◆ **Records with modeling code**

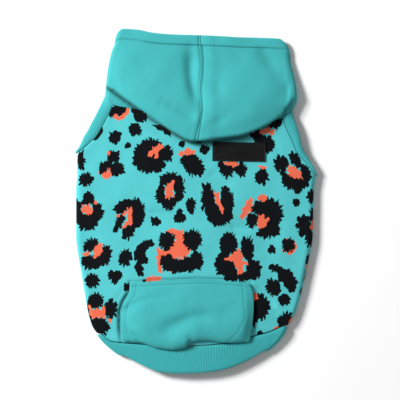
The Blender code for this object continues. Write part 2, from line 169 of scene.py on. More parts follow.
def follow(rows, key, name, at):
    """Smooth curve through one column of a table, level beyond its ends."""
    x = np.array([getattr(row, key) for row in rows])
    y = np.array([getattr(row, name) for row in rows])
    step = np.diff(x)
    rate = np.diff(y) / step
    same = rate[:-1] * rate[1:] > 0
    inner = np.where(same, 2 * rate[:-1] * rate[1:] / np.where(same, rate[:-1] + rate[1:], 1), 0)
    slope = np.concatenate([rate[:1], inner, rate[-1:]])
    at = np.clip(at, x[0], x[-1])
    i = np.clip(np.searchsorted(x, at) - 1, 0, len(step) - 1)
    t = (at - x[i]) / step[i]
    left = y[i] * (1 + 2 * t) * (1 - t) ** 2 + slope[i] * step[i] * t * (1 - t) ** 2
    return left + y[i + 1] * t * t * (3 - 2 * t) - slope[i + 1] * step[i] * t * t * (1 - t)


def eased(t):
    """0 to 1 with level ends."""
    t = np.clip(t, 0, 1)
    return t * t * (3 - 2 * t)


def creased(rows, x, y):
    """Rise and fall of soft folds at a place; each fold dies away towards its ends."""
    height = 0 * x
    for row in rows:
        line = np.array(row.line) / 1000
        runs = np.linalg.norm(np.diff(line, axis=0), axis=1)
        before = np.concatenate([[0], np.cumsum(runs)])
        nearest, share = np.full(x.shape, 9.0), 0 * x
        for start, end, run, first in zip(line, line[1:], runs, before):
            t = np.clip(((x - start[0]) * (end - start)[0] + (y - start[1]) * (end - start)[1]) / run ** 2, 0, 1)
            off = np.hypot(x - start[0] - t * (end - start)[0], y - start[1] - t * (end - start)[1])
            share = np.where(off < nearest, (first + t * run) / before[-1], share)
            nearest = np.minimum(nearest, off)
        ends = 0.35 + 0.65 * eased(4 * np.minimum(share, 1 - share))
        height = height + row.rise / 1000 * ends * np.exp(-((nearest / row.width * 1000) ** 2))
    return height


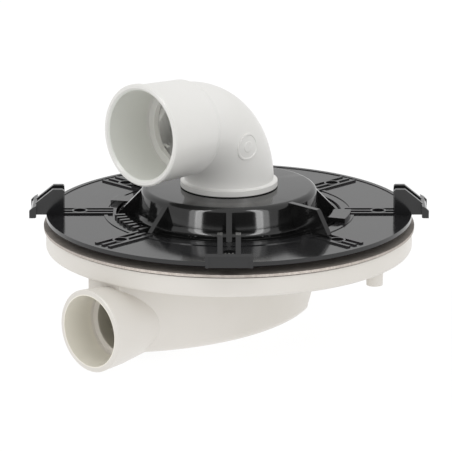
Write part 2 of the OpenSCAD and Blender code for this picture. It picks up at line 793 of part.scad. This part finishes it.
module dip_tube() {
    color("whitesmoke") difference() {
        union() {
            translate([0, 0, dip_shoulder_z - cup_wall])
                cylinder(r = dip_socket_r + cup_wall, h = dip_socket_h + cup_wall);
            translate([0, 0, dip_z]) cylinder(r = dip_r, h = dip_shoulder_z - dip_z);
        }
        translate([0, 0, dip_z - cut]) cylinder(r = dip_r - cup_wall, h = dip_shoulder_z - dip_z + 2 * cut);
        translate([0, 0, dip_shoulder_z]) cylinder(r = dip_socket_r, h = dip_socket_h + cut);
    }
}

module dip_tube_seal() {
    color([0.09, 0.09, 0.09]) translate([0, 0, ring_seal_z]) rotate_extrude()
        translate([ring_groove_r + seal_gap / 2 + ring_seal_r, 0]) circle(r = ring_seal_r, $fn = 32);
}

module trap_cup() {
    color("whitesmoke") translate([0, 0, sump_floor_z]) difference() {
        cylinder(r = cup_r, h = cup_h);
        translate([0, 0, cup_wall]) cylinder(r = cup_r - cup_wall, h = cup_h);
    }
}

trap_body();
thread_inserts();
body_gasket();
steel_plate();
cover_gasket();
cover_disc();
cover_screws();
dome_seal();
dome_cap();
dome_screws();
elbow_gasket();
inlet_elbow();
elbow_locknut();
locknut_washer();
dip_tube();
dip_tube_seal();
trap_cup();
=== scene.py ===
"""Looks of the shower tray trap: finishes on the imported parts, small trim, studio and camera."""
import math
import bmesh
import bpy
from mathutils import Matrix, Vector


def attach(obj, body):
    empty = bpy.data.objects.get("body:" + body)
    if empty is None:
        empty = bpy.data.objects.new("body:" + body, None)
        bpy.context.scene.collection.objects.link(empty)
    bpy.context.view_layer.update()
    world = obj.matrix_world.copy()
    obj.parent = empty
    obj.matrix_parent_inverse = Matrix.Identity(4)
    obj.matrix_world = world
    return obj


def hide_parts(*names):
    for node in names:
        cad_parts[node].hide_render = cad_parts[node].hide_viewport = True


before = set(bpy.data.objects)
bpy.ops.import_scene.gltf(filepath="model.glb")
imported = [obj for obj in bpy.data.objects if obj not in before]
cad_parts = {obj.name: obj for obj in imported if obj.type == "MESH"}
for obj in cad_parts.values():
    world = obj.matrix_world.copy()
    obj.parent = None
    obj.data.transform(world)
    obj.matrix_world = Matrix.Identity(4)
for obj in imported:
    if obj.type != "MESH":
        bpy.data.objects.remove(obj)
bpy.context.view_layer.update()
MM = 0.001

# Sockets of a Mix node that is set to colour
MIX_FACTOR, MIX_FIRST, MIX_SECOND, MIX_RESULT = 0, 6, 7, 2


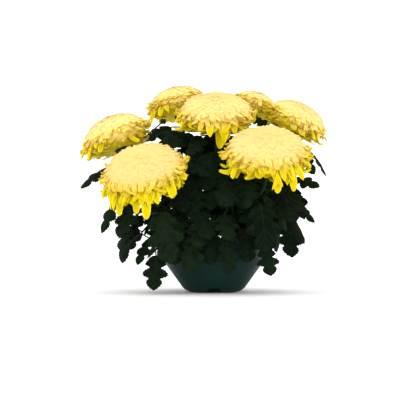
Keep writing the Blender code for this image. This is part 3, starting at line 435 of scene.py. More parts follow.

◆ **Required task**
Output every record above exactly as it appears.

◆ **Solution**
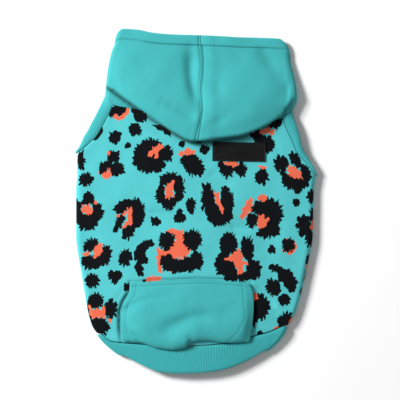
The Blender code for this object continues. Write part 2, from line 169 of scene.py on. More parts follow.
def follow(rows, key, name, at):
    """Smooth curve through one column of a table, level beyond its ends."""
    x = np.array([getattr(row, key) for row in rows])
    y = np.array([getattr(row, name) for row in rows])
    step = np.diff(x)
    rate = np.diff(y) / step
    same = rate[:-1] * rate[1:] > 0
    inner = np.where(same, 2 * rate[:-1] * rate[1:] / np.where(same, rate[:-1] + rate[1:], 1), 0)
    slope = np.concatenate([rate[:1], inner, rate[-1:]])
    at = np.clip(at, x[0], x[-1])
    i = np.clip(np.searchsorted(x, at) - 1, 0, len(step) - 1)
    t = (at - x[i]) / step[i]
    left = y[i] * (1 + 2 * t) * (1 - t) ** 2 + slope[i] * step[i] * t * (1 - t) ** 2
    return left + y[i + 1] * t * t * (3 - 2 * t) - slope[i + 1] * step[i] * t * t * (1 - t)


def eased(t):
    """0 to 1 with level ends."""
    t = np.clip(t, 0, 1)
    return t * t * (3 - 2 * t)


def creased(rows, x, y):
    """Rise and fall of soft folds at a place; each fold dies away towards its ends."""
    height = 0 * x
    for row in rows:
        line = np.array(row.line) / 1000
        runs = np.linalg.norm(np.diff(line, axis=0), axis=1)
        before = np.concatenate([[0], np.cumsum(runs)])
        nearest, share = np.full(x.shape, 9.0), 0 * x
        for start, end, run, first in zip(line, line[1:], runs, before):
            t = np.clip(((x - start[0]) * (end - start)[0] + (y - start[1]) * (end - start)[1]) / run ** 2, 0, 1)
            off = np.hypot(x - start[0] - t * (end - start)[0], y - start[1] - t * (end - start)[1])
            share = np.where(off < nearest, (first + t * run) / before[-1], share)
            nearest = np.minimum(nearest, off)
        ends = 0.35 + 0.65 * eased(4 * np.minimum(share, 1 - share))
        height = height + row.rise / 1000 * ends * np.exp(-((nearest / row.width * 1000) ** 2))
    return height


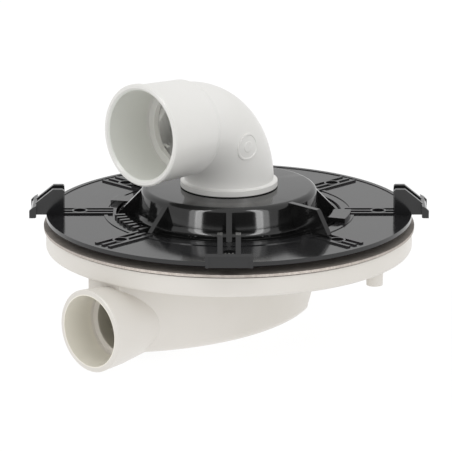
Write part 2 of the OpenSCAD and Blender code for this picture. It picks up at line 793 of part.scad. This part finishes it.
module dip_tube() {
    color("whitesmoke") difference() {
        union() {
            translate([0, 0, dip_shoulder_z - cup_wall])
                cylinder(r = dip_socket_r + cup_wall, h = dip_socket_h + cup_wall);
            translate([0, 0, dip_z]) cylinder(r = dip_r, h = dip_shoulder_z - dip_z);
        }
        translate([0, 0, dip_z - cut]) cylinder(r = dip_r - cup_wall, h = dip_shoulder_z - dip_z + 2 * cut);
        translate([0, 0, dip_shoulder_z]) cylinder(r = dip_socket_r, h = dip_socket_h + cut);
    }
}

module dip_tube_seal() {
    color([0.09, 0.09, 0.09]) translate([0, 0, ring_seal_z]) rotate_extrude()
        translate([ring_groove_r + seal_gap / 2 + ring_seal_r, 0]) circle(r = ring_seal_r, $fn = 32);
}

module trap_cup() {
    color("whitesmoke") translate([0, 0, sump_floor_z]) difference() {
        cylinder(r = cup_r, h = cup_h);
        translate([0, 0, cup_wall]) cylinder(r = cup_r - cup_wall, h = cup_h);
    }
}

trap_body();
thread_inserts();
body_gasket();
steel_plate();
cover_gasket();
cover_disc();
cover_screws();
dome_seal();
dome_cap();
dome_screws();
elbow_gasket();
inlet_elbow();
elbow_locknut();
locknut_washer();
dip_tube();
dip_tube_seal();
trap_cup();
=== scene.py ===
"""Looks of the shower tray trap: finishes on the imported parts, small trim, studio and camera."""
import math
import bmesh
import bpy
from mathutils import Matrix, Vector


def attach(obj, body):
    empty = bpy.data.objects.get("body:" + body)
    if empty is None:
        empty = bpy.data.objects.new("body:" + body, None)
        bpy.context.scene.collection.objects.link(empty)
    bpy.context.view_layer.update()
    world = obj.matrix_world.copy()
    obj.parent = empty
    obj.matrix_parent_inverse = Matrix.Identity(4)
    obj.matrix_world = world
    return obj


def hide_parts(*names):
    for node in names:
        cad_parts[node].hide_render = cad_parts[node].hide_viewport = True


before = set(bpy.data.objects)
bpy.ops.import_scene.gltf(filepath="model.glb")
imported = [obj for obj in bpy.data.objects if obj not in before]
cad_parts = {obj.name: obj for obj in imported if obj.type == "MESH"}
for obj in cad_parts.values():
    world = obj.matrix_world.copy()
    obj.parent = None
    obj.data.transform(world)
    obj.matrix_world = Matrix.Identity(4)
for obj in imported:
    if obj.type != "MESH":
        bpy.data.objects.remove(obj)
bpy.context.view_layer.update()
MM = 0.001

# Sockets of a Mix node that is set to colour
MIX_FACTOR, MIX_FIRST, MIX_SECOND, MIX_RESULT = 0, 6, 7, 2


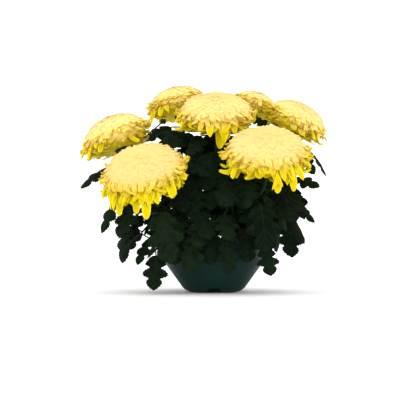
Keep writing the Blender code for this image. This is part 3, starting at line 435 of scene.py. More parts follow.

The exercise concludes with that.